OIRA gets accused of doing both too much and too little when it comes to moving regulation, said Michael Fitzpatrick, former associate administrator under President Barack Obama and current senior counsel for government and regulatory affairs at General Electric. “When you have the right and the left both attacking you,” he said, “it’s a pretty good indication you're doing your job right.” Fitzpatrick defended the agency’s transparency practices, saying, “OIRA has probably the most transparent process,” when it comes to rulemaking. OIRA publicly documents when it’s reviewing a regulation, what it has said to agencies about that regulation and when it meets with outside parties.

There are still ways in which OIRA needs to improve its transparency, said Curtis Copeland, a consultant for the Administrative Conference and past official at the Congressional Research Service and the GAO. Copeland, citing a GAO report from 2003 which provided suggested improvements to OIRA, pointed to instances where he felt the office fails to provide information. For instance, he said, any drafts and communications that are sent between OIRA and agencies during the informal review process that typically precedes the official review process are not publicly disclosed. “They get most of the changes from agencies during the informal reviews,” he said.
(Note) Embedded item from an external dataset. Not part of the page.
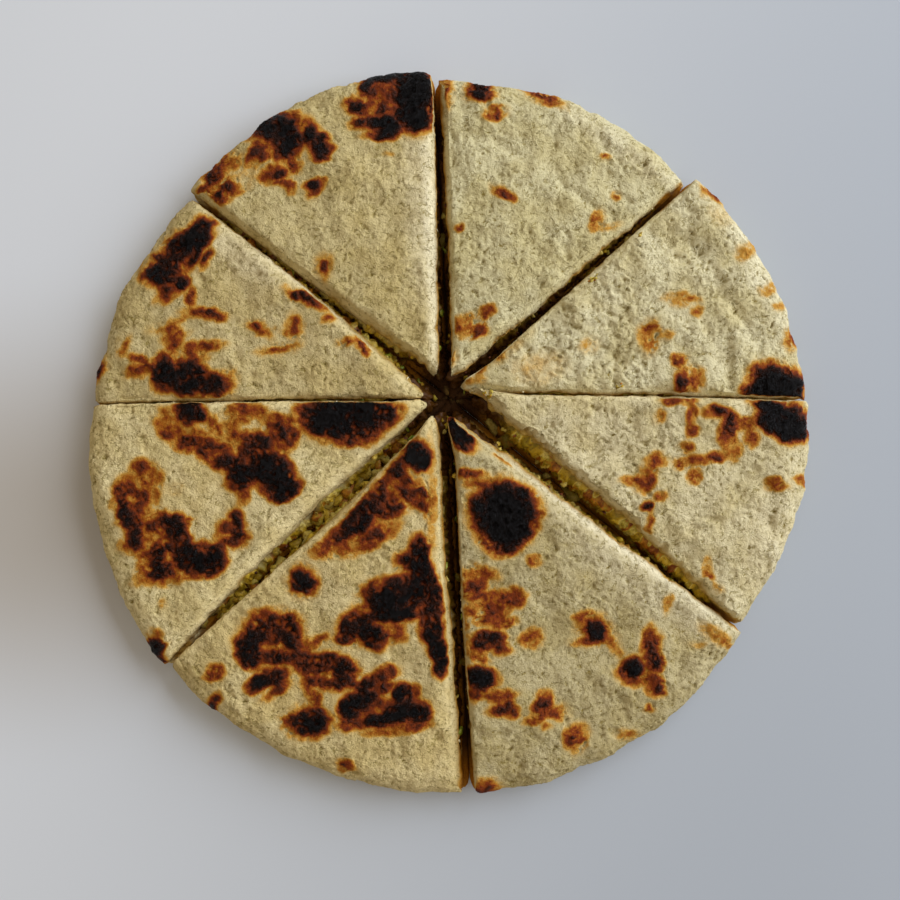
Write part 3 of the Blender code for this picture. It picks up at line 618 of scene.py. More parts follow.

Once a rule has been reviewed by OIRA and changed by the agency to be compliant, Copeland said, OIRA’s disclosure process doesn’t make it clear what has been changed or which party was behind that change. “The public gets to see the rule as it came in and the rule as it went out,” he said. When the documents are hundreds of pages, he continued, “it’s not easy to find those changes."
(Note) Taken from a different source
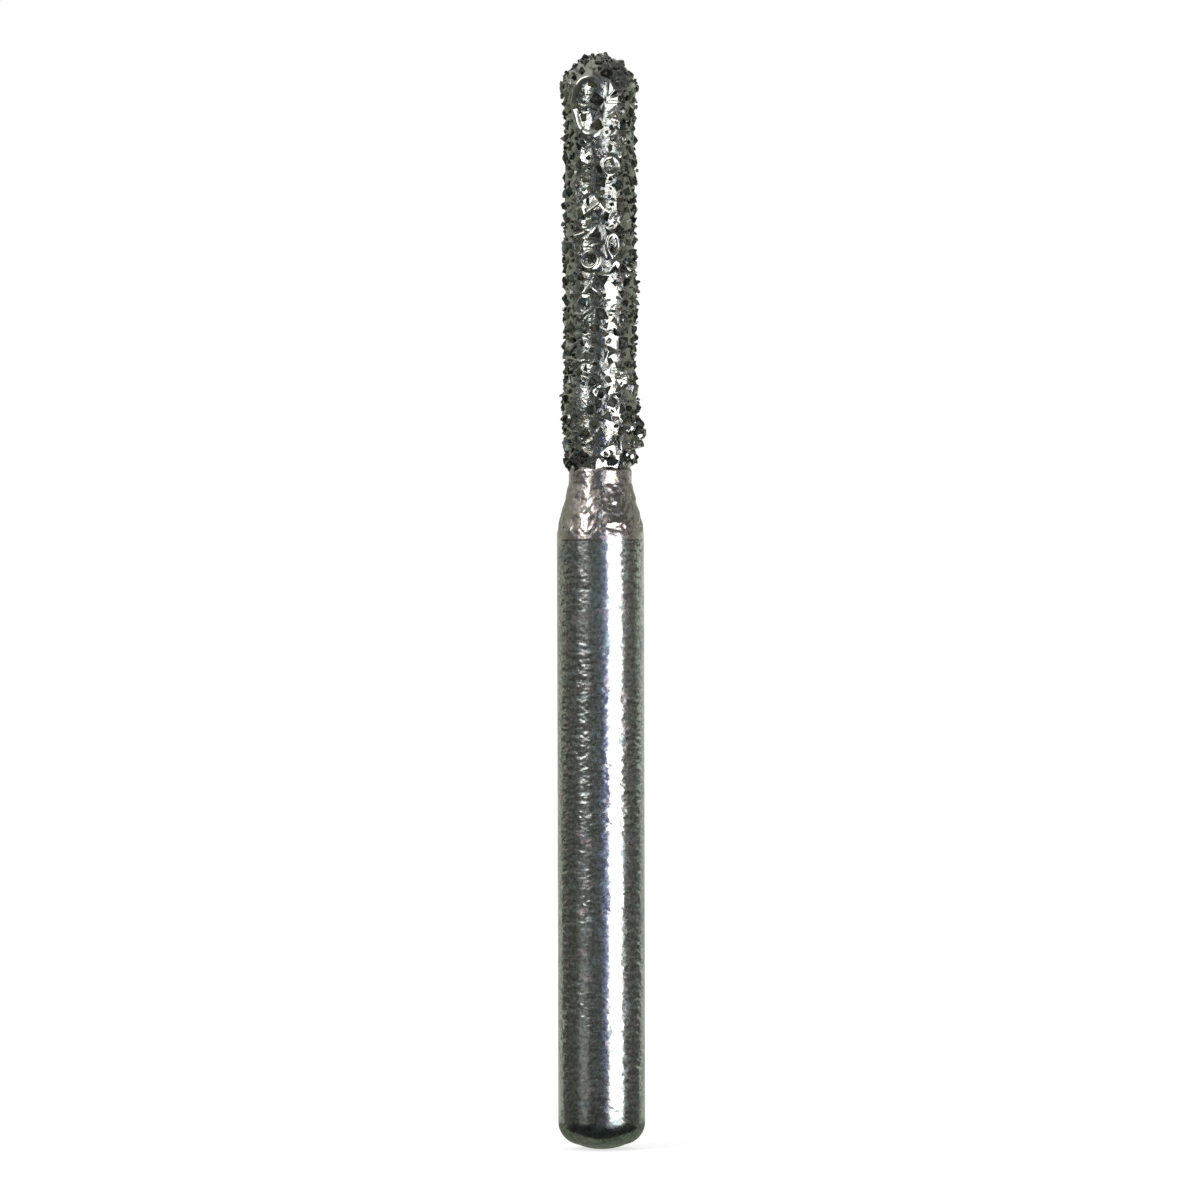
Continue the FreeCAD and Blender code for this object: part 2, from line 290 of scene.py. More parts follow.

More transparency is not the answer, said Susan Dudley, former OIRA administrator under President George W. Bush and current director of the George Washington University Regulatory Studies Center. That’s especially if it involves documenting and disclosing interactions between OIRA and agencies, she said. OIRA is already transparent, she said, and “a fishbowl type of transparency would focus the debate on who said what to whom.” This would actually decrease transparency, she said, because these conversations would be moved to unofficial channels.

Instead, Dudley pushed for a more active role for Congress. “I would love to see Congress be more involved,” she said, suggesting the formation of a congressional office for regulatory analysis and oversight and calling the legislative body “not very accountable.” Under the current system, she said, Congress gets to pass the laws and then blame federal agencies if their constituents don’t like the resulting regulation.